**Set problem**
Write out exactly the lines from the line with "joints.sort(key=lambda solid: solid.CenterOfMass.z)" through the line with "# potter's dimension", both ends included, and no other line.

────────────────────────────────────────

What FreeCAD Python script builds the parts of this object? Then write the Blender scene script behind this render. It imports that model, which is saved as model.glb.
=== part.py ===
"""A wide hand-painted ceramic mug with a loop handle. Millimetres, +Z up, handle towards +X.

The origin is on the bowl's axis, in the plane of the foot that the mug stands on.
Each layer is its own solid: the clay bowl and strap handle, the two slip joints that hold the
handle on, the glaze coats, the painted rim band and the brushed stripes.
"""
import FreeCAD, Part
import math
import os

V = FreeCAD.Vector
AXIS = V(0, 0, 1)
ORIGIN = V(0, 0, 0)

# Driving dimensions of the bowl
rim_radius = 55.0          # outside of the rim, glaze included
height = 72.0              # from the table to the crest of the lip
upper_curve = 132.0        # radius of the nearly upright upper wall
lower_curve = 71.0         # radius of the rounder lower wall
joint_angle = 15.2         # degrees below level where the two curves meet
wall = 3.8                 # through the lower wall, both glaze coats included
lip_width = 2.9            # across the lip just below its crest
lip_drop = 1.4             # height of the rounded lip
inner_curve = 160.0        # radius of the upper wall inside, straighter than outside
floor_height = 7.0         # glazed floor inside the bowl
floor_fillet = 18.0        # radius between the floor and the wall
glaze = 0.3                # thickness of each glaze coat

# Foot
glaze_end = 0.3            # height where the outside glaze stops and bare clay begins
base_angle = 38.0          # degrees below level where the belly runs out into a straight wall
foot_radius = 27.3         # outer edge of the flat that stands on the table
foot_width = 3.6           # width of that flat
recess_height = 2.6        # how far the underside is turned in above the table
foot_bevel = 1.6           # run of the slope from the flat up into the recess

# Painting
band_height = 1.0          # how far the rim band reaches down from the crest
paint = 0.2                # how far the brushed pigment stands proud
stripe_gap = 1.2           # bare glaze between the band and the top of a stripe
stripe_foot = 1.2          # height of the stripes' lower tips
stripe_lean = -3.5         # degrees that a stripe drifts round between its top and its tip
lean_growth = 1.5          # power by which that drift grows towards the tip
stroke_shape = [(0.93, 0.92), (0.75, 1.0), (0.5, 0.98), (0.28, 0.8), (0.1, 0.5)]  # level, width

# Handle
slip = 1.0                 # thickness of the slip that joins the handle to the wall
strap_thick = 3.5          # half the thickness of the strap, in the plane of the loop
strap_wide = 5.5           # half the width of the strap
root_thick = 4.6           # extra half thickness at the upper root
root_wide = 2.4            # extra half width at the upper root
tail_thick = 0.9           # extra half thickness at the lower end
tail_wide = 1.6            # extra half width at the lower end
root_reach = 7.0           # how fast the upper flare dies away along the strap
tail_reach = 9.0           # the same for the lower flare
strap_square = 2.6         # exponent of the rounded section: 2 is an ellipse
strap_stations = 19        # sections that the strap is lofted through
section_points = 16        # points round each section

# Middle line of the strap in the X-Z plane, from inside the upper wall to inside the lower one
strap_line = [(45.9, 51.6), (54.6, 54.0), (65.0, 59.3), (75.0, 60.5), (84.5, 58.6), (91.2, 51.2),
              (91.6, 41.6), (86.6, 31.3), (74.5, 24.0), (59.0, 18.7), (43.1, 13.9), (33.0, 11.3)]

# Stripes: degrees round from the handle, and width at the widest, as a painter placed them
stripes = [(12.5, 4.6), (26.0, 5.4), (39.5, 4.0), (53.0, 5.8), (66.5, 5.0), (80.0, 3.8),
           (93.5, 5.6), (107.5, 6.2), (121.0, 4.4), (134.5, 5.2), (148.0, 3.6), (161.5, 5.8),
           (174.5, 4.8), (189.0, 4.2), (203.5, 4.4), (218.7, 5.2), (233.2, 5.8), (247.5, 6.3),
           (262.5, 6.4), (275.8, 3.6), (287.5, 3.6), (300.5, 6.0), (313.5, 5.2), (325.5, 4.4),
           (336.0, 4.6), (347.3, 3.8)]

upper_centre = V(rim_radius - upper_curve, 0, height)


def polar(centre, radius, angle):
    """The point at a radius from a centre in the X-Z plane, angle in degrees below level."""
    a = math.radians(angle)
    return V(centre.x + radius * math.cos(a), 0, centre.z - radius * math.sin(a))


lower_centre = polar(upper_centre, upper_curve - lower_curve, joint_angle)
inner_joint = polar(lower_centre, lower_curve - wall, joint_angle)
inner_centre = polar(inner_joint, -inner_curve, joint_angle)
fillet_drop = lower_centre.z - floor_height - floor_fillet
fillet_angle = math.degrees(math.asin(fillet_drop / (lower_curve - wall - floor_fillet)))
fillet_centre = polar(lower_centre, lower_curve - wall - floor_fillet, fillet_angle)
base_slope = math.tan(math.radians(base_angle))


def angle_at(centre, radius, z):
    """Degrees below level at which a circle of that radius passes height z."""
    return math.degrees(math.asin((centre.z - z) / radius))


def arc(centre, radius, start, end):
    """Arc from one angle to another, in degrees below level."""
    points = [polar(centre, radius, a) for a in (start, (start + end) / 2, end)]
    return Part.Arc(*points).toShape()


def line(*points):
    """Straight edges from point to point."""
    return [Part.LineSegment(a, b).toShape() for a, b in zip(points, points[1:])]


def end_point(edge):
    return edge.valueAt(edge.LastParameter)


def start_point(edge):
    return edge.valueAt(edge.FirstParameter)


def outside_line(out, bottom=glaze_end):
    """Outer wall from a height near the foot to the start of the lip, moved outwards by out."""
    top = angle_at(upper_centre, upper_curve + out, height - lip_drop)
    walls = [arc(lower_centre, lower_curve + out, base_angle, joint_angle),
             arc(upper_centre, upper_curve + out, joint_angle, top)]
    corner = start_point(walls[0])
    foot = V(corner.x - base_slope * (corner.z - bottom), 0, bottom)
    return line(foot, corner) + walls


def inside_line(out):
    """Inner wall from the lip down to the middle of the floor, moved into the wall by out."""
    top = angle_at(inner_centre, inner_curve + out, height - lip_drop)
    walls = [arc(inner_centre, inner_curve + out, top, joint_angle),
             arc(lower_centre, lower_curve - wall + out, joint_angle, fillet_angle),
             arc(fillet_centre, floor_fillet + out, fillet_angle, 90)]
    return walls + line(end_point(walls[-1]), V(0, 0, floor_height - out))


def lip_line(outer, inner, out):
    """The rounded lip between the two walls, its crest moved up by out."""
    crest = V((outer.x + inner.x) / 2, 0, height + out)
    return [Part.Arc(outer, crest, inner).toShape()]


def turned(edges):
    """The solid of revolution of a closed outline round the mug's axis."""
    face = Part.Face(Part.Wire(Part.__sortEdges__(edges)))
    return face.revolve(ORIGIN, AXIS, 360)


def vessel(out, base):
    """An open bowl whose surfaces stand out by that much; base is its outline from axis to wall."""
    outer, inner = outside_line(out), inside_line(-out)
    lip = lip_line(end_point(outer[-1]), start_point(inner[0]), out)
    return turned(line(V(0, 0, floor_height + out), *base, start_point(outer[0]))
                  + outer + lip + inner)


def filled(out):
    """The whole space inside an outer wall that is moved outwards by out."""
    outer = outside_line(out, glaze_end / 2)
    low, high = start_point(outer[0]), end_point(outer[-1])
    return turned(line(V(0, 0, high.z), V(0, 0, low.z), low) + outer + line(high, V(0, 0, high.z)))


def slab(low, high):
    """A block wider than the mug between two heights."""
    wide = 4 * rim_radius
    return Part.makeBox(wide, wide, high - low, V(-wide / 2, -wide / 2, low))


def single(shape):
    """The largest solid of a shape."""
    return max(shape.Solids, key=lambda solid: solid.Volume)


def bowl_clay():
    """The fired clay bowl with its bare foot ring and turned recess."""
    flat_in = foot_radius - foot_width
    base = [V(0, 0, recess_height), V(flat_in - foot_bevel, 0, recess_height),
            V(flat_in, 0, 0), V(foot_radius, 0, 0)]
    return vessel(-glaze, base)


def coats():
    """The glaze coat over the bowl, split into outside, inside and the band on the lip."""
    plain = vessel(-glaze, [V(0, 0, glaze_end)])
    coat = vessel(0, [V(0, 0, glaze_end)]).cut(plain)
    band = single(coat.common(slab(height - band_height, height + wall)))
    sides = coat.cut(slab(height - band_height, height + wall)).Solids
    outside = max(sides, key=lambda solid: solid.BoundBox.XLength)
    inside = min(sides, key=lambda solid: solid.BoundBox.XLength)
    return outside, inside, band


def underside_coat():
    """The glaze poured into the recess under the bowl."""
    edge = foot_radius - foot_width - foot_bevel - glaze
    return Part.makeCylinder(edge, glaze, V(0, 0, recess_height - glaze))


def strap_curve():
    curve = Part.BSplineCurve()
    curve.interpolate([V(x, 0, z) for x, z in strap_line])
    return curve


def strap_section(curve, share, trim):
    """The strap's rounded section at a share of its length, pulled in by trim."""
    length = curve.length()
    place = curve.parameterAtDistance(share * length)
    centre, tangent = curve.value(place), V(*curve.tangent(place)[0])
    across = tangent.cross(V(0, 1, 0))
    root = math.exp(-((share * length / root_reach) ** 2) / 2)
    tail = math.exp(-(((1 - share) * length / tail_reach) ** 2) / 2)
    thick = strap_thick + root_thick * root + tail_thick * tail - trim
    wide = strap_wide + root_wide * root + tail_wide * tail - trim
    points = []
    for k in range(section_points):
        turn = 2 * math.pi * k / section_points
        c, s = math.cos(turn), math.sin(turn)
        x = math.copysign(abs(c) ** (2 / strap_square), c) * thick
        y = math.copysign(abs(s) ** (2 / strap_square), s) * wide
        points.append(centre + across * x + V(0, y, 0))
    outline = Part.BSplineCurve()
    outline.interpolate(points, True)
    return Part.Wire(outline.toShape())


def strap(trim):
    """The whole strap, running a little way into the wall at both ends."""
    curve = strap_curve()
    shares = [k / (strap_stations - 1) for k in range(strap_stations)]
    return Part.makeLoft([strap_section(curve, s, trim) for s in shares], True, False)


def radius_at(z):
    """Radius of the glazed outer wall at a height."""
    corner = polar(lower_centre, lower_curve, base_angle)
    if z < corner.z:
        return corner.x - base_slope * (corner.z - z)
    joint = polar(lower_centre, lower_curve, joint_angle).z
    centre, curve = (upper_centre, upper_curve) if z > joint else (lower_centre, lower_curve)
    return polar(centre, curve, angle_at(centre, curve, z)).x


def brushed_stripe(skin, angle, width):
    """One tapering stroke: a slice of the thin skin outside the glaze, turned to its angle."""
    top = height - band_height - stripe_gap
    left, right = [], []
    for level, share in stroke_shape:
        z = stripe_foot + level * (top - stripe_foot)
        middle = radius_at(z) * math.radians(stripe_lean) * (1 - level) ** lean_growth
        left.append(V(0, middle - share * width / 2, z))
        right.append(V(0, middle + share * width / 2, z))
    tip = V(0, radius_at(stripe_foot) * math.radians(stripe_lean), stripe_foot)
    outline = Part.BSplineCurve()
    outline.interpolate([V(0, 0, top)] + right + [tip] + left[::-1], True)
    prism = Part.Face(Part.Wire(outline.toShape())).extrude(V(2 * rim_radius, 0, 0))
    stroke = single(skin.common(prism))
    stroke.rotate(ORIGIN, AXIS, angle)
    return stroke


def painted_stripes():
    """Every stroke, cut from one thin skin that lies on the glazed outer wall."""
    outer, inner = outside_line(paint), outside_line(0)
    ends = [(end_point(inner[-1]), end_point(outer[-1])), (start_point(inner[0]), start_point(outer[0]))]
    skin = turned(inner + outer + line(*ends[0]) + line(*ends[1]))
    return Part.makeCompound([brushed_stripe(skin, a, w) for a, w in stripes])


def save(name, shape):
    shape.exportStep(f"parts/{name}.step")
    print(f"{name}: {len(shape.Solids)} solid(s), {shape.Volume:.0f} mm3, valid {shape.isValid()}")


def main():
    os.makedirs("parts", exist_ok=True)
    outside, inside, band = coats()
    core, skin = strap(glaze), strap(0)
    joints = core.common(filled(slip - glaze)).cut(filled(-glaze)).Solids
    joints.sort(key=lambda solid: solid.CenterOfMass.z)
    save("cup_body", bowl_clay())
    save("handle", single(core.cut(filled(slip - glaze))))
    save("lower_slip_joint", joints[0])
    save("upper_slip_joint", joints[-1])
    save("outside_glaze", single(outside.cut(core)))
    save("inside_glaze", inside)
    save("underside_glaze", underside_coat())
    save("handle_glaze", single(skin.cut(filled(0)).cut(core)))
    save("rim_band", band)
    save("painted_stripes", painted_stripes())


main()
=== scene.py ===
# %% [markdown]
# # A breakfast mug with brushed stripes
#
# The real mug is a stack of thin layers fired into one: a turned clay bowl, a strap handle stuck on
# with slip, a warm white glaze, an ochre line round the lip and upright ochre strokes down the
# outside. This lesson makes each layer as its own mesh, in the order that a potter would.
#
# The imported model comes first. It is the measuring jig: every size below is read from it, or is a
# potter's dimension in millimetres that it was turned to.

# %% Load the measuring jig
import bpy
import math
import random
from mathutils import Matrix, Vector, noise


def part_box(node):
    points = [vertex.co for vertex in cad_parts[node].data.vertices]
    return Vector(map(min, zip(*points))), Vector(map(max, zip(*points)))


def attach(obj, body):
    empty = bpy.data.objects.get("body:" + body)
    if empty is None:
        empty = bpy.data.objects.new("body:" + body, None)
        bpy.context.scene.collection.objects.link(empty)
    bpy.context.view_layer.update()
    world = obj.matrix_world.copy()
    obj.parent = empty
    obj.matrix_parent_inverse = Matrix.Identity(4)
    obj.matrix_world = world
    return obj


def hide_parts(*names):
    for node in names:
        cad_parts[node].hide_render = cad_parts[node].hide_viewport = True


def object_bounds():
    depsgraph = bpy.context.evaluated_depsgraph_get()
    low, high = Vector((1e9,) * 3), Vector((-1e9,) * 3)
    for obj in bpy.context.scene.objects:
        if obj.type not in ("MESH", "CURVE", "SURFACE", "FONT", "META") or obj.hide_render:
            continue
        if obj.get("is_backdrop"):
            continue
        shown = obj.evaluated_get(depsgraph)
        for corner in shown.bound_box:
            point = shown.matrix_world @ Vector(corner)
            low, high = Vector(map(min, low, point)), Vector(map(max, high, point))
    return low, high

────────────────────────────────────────

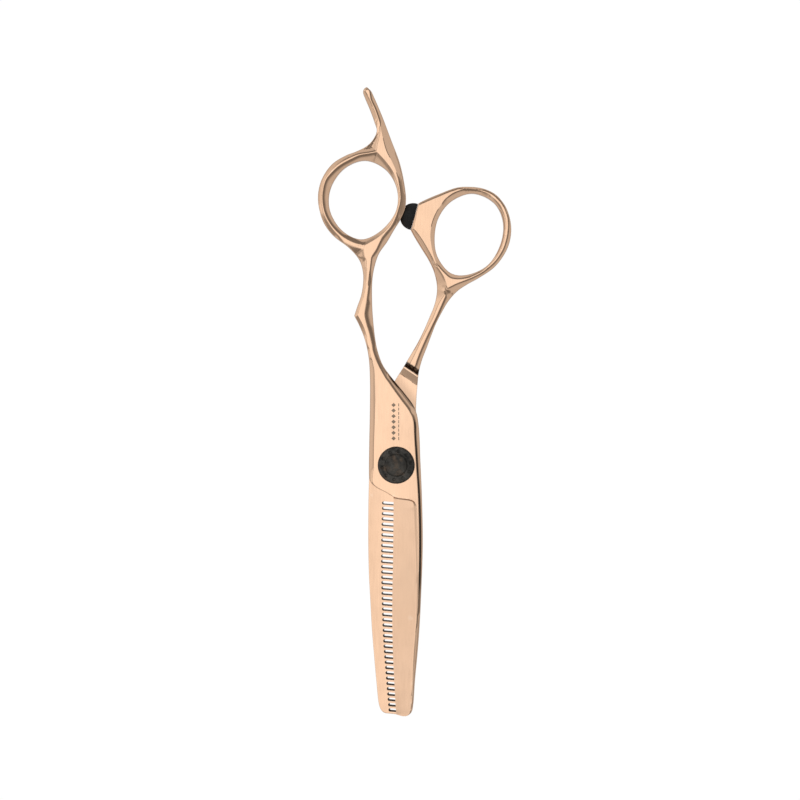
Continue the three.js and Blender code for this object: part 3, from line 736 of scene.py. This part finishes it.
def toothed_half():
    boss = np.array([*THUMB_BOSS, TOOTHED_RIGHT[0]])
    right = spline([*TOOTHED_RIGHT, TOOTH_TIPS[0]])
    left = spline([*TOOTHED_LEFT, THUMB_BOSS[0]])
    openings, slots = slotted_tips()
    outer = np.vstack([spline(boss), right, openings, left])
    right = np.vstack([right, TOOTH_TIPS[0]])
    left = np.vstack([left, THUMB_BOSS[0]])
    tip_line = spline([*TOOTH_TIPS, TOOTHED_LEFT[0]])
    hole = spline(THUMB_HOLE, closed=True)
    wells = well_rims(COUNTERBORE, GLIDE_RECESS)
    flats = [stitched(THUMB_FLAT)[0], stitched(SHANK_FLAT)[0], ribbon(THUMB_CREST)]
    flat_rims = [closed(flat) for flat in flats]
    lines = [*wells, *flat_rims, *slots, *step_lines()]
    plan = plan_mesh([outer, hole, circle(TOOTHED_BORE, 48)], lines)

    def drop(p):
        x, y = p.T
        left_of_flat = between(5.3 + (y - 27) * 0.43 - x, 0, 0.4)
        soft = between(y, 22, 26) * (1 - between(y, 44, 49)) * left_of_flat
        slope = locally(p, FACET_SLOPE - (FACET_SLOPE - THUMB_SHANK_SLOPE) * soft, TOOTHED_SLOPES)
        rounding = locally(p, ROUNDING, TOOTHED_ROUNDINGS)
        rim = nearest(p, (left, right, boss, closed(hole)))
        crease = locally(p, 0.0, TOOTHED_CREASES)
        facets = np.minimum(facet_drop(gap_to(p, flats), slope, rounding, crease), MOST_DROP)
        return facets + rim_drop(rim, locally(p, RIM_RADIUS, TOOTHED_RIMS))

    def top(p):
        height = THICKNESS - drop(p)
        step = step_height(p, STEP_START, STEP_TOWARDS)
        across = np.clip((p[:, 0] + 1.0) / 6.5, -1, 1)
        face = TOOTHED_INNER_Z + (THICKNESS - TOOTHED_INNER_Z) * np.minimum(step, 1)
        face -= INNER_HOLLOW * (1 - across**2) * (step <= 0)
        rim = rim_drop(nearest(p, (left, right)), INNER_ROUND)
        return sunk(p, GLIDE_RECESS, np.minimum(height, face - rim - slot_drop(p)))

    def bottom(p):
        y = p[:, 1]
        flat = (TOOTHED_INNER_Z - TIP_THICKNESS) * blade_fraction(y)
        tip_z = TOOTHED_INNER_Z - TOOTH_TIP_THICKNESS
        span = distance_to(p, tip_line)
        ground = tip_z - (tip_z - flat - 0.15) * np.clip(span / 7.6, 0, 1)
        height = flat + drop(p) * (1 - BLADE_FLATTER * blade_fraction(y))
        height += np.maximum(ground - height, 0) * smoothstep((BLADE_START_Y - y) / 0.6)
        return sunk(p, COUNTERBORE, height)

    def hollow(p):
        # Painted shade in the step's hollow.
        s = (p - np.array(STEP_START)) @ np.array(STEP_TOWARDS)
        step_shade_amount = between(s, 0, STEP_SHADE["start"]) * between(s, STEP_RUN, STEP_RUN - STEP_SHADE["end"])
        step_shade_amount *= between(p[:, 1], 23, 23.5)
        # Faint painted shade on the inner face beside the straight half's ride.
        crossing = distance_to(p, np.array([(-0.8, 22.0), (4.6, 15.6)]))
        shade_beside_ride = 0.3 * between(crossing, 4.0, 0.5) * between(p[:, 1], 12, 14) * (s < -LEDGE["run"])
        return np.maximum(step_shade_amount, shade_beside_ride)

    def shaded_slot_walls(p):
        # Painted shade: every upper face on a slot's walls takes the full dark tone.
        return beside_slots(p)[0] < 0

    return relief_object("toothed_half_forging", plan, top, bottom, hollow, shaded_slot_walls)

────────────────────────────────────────

**Task response**
    joints.sort(key=lambda solid: solid.CenterOfMass.z)
    save("cup_body", bowl_clay())
    save("handle", single(core.cut(filled(slip - glaze))))
    save("lower_slip_joint", joints[0])
    save("upper_slip_joint", joints[-1])
    save("outside_glaze", single(outside.cut(core)))
    save("inside_glaze", inside)
    save("underside_glaze", underside_coat())
    save("handle_glaze", single(skin.cut(filled(0)).cut(core)))
    save("rim_band", band)
    save("painted_stripes", painted_stripes())


main()
=== scene.py ===
# %% [markdown]
# # A breakfast mug with brushed stripes
#
# The real mug is a stack of thin layers fired into one: a turned clay bowl, a strap handle stuck on
# with slip, a warm white glaze, an ochre line round the lip and upright ochre strokes down the
# outside. This lesson makes each layer as its own mesh, in the order that a potter would.
#
# The imported model comes first. It is the measuring jig: every size below is read from it, or is a
# potter's dimension in millimetres that it was turned to.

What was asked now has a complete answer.